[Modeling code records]
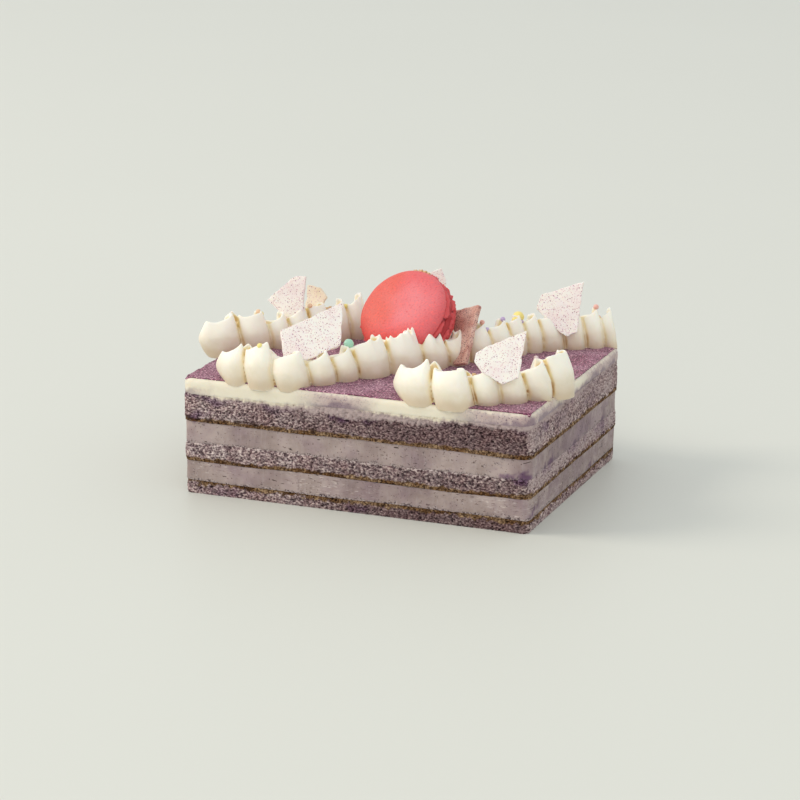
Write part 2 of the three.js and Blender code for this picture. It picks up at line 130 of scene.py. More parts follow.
def coordinates(piece: Object) -> np.ndarray:
    """Reads where the vertices of a piece are.

    Args:
        piece: the mesh.

    Returns:
        One row of coordinates in mm for each vertex.
    """
    flat = np.empty(len(piece.data.vertices) * 3)
    piece.data.vertices.foreach_get("co", flat)
    return flat.reshape(-1, 3) / MM


def move_vertices(piece: Object, points: np.ndarray) -> None:
    """Puts the vertices of a piece at the given places in mm."""
    piece.data.vertices.foreach_set("co", (points * MM).ravel())
    piece.data.update()


def paint(piece: Object, name: str, values: np.ndarray) -> None:
    """Stores one number for each vertex, which the piece's material reads.

    Args:
        piece: the mesh that gets the values.
        name: name of the attribute.
        values: one number for each vertex.
    """
    layer = piece.data.attributes.new(name, "FLOAT", "POINT")
    layer.data.foreach_set("value", np.asarray(values, np.float32))


def evened(piece: Object, values: np.ndarray, rounds: int) -> np.ndarray:
    """Averages the values of each vertex with those of its neighbours.

    Args:
        piece: the mesh.
        values: one row of numbers for each vertex.
        rounds: how many times it is done.

    Returns:
        The averaged values.
    """
    mesh = piece.data
    pairs = np.empty(len(mesh.edges) * 2, int)
    mesh.edges.foreach_get("vertices", pairs)
    first, second = pairs[::2], pairs[1::2]
    near = np.maximum(np.bincount(pairs, minlength=len(values)), 1)
    held = np.array(values, float)
    for _ in range(rounds):
        for axis in range(held.shape[1]):
            total = np.bincount(first, held[second, axis], len(held))
            total += np.bincount(second, held[first, axis], len(held))
            held[:, axis] = 0.5 * held[:, axis] + 0.5 * total / near
    return held


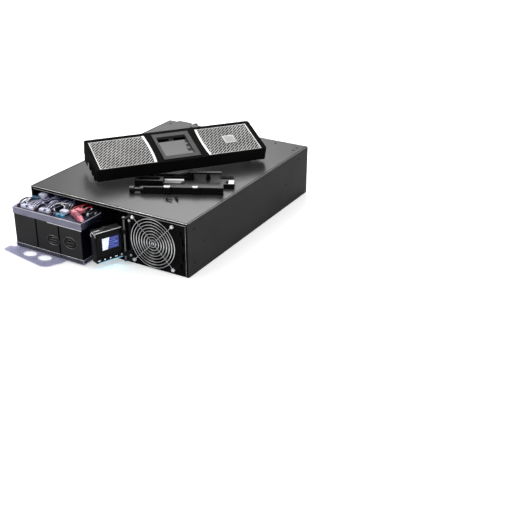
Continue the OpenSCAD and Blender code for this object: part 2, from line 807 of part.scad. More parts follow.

## The task
Return exactly what appears above, from the first line of the entries to the line with "return flat.reshape(-1, 3) / MM", inclusive.

## Worked solution
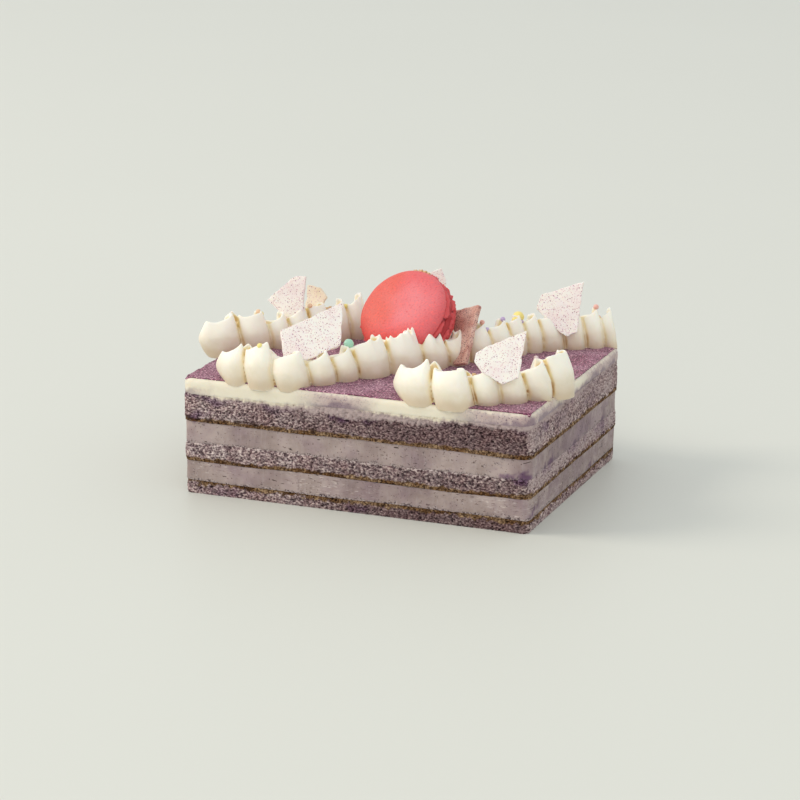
Write part 2 of the three.js and Blender code for this picture. It picks up at line 130 of scene.py. More parts follow.
def coordinates(piece: Object) -> np.ndarray:
    """Reads where the vertices of a piece are.

    Args:
        piece: the mesh.

    Returns:
        One row of coordinates in mm for each vertex.
    """
    flat = np.empty(len(piece.data.vertices) * 3)
    piece.data.vertices.foreach_get("co", flat)
    return flat.reshape(-1, 3) / MM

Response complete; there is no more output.